═══ Source data ═══

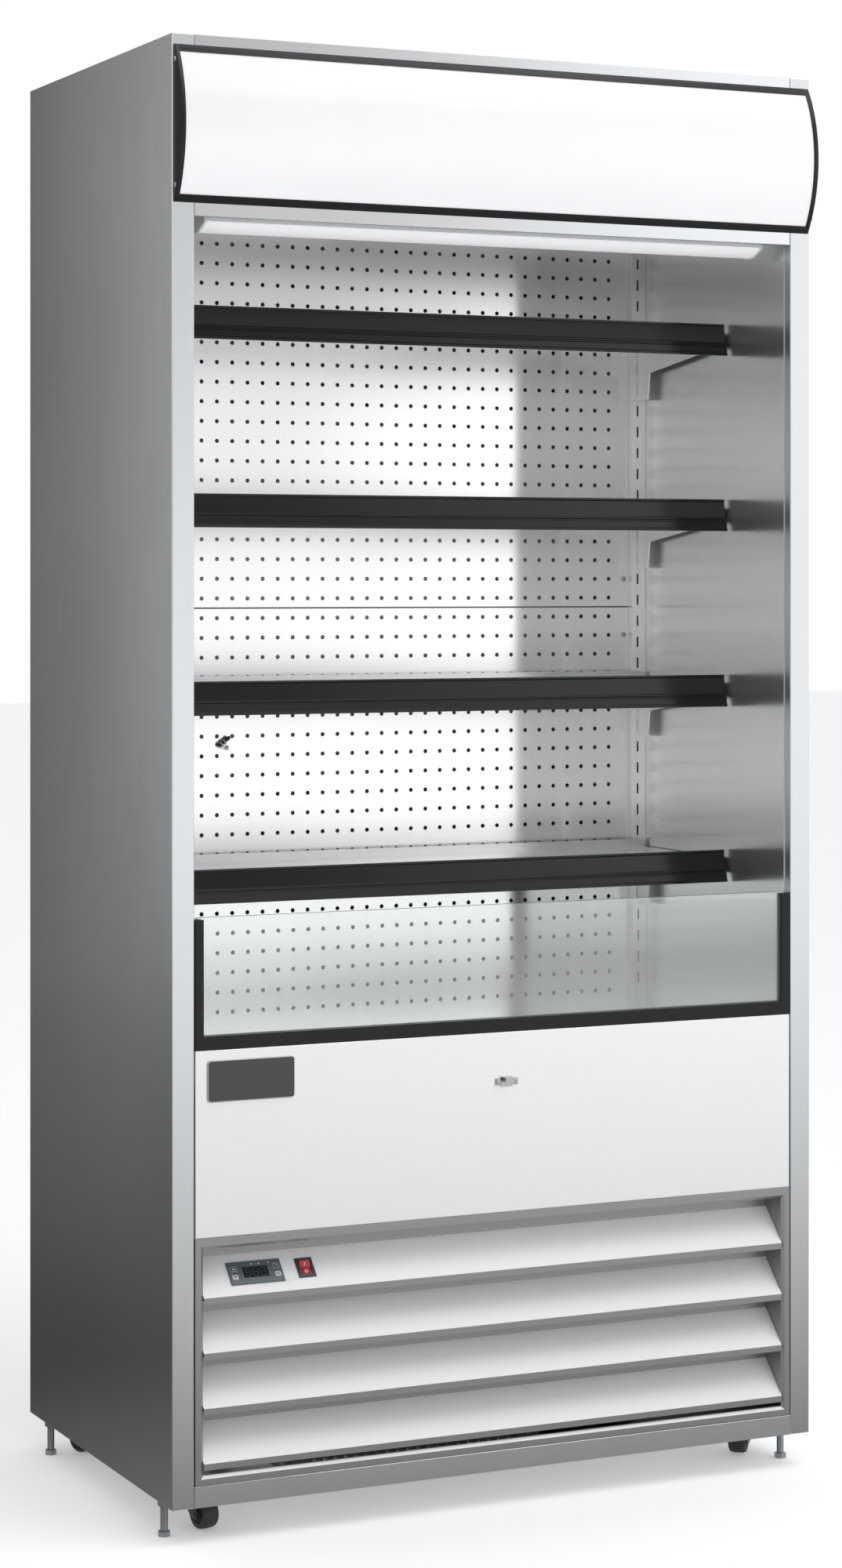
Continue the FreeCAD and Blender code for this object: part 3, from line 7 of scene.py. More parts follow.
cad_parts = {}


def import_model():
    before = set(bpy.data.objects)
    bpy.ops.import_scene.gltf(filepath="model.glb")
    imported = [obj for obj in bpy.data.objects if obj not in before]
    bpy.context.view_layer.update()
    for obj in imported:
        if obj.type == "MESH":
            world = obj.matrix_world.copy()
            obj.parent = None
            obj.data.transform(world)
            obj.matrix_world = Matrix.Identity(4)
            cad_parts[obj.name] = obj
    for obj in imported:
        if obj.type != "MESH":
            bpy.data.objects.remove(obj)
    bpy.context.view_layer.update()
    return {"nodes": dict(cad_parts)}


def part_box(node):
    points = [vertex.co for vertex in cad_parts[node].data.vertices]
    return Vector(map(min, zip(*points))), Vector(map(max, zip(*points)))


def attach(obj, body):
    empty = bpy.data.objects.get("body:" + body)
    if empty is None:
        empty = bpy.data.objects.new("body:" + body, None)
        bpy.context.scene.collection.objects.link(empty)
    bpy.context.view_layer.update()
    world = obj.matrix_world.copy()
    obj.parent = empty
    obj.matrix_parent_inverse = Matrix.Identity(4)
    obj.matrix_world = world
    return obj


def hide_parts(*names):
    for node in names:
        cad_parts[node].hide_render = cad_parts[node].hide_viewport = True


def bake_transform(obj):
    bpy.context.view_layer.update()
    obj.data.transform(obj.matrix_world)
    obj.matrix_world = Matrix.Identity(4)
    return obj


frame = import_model()

MM = 0.001
CABINET = "cabinet"


# ------------------------------------------------------------------ node helpers
def new_material(name):
    """An empty Principled material: returns material, node tree and shader."""
    mat = bpy.data.materials.new(name)
    mat.use_nodes = True
    tree = mat.node_tree
    tree.nodes.clear()
    out = tree.nodes.new("ShaderNodeOutputMaterial")
    shader = tree.nodes.new("ShaderNodeBsdfPrincipled")
    tree.links.new(shader.outputs["BSDF"], out.inputs["Surface"])
    return mat, tree, shader


def coordinates(tree, scale):
    """Object coordinates stretched by scale."""
    source = tree.nodes.new("ShaderNodeTexCoord")
    mapping = tree.nodes.new("ShaderNodeMapping")
    mapping.inputs["Scale"].default_value = scale
    tree.links.new(source.outputs["Object"], mapping.inputs["Vector"])
    return mapping.outputs["Vector"]


def noise(tree, vector, scale, detail=2.0, rough=0.5):
    """Noise, as a value about 0.5."""
    node = tree.nodes.new("ShaderNodeTexNoise")
    node.inputs["Scale"].default_value = scale
    node.inputs["Detail"].default_value = detail
    node.inputs["Roughness"].default_value = rough
    tree.links.new(vector, node.inputs["Vector"])
    return node.outputs["Fac"]


def spread(tree, value, low, high, from_low=0.0, from_high=1.0):
    """Map a value onto the range low to high."""
    node = tree.nodes.new("ShaderNodeMapRange")
    node.inputs["From Min"].default_value = from_low
    node.inputs["From Max"].default_value = from_high
    node.inputs["To Min"].default_value = low
    node.inputs["To Max"].default_value = high
    tree.links.new(value, node.inputs["Value"])
    return node.outputs["Result"]


def ramp(tree, value, stops):
    """Colour by value, from (value, colour) stops."""
    node = tree.nodes.new("ShaderNodeValToRGB")
    elements = node.color_ramp.elements
    while len(elements) < len(stops):
        elements.new(0.5)
    for element, (position, colour) in zip(elements, stops):
        element.position = position
        element.color = (*colour, 1.0)
    tree.links.new(value, node.inputs["Fac"])
    return node.outputs["Color"]


def bump(tree, shader, value, strength, distance):
    """Fine relief of a surface, its depth in metres."""
    node = tree.nodes.new("ShaderNodeBump")
    node.inputs["Strength"].default_value = strength
    node.inputs["Distance"].default_value = distance
    tree.links.new(value, node.inputs["Height"])
    tree.links.new(node.outputs["Normal"], shader.inputs["Normal"])


# Noise stretched along one axis, as the brushing of a sheet.
GRAIN = {"x": (1.5, 300.0, 300.0), "y": (300.0, 1.5, 300.0), "z": (300.0, 300.0, 1.5)}


def brushed_steel(name, colour, rough, grain, rough_swing=0.05, depth=0.00001, tint=0.03, stretch=0.75):
    """Metal sheet brushed along one axis, so that what it mirrors smears across the grain."""
    mat, tree, shader = new_material(name)
    lines = noise(tree, coordinates(tree, GRAIN[grain]), 3.0, 3.0, 0.6)
    cloud = noise(tree, coordinates(tree, (1.0, 1.0, 1.0)), 2.3, 2.0)
    low = tuple(c * (1.0 - tint) for c in colour)
    high = tuple(min(1.0, c * (1.0 + tint)) for c in colour)
    tree.links.new(ramp(tree, lines, [(0.3, low), (0.7, high)]), shader.inputs["Base Color"])
    mixed = tree.nodes.new("ShaderNodeMath")
    mixed.operation = "ADD"
    tree.links.new(spread(tree, lines, rough - rough_swing, rough + rough_swing), mixed.inputs[0])
    tree.links.new(spread(tree, cloud, -0.02, 0.02), mixed.inputs[1])
    tree.links.new(mixed.outputs[0], shader.inputs["Roughness"])
    shader.inputs["Metallic"].default_value = 1.0
    shader.inputs["Anisotropic"].default_value = stretch
    across = tree.nodes.new("ShaderNodeTangent")
    across.direction_type = "RADIAL"
    across.axis = "X" if grain == "x" else "Z"
    tree.links.new(across.outputs["Tangent"], shader.inputs["Tangent"])
    bump(tree, shader, lines, 0.25, depth)
    return mat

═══

Return exactly, please, the lines of the material from the first one down to and including the line where "imported = [obj" appears.

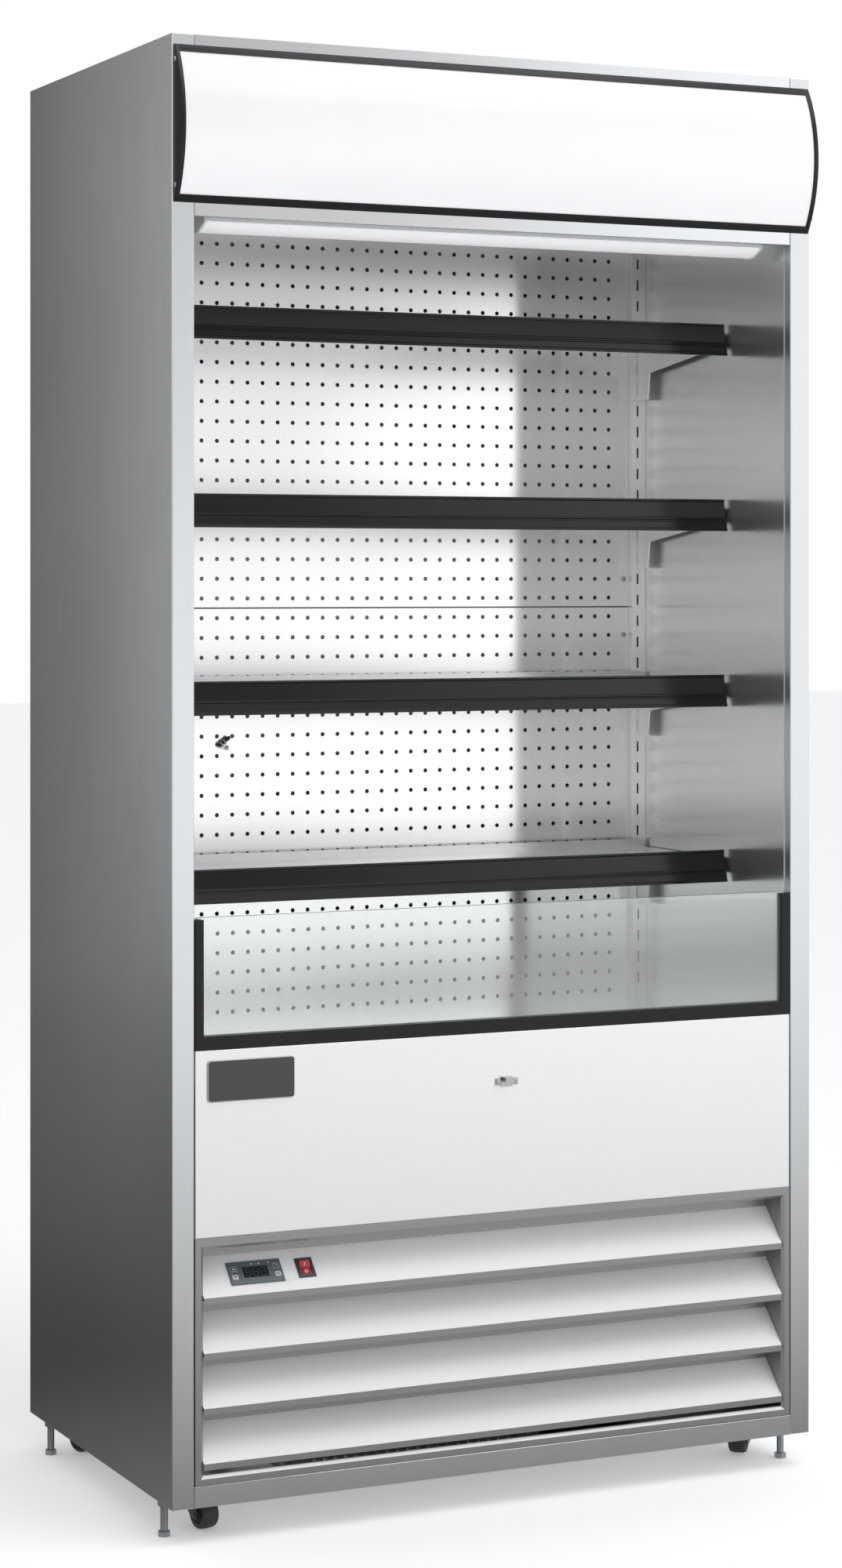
Continue the FreeCAD and Blender code for this object: part 3, from line 7 of scene.py. More parts follow.
cad_parts = {}


def import_model():
    before = set(bpy.data.objects)
    bpy.ops.import_scene.gltf(filepath="model.glb")
    imported = [obj for obj in bpy.data.objects if obj not in before]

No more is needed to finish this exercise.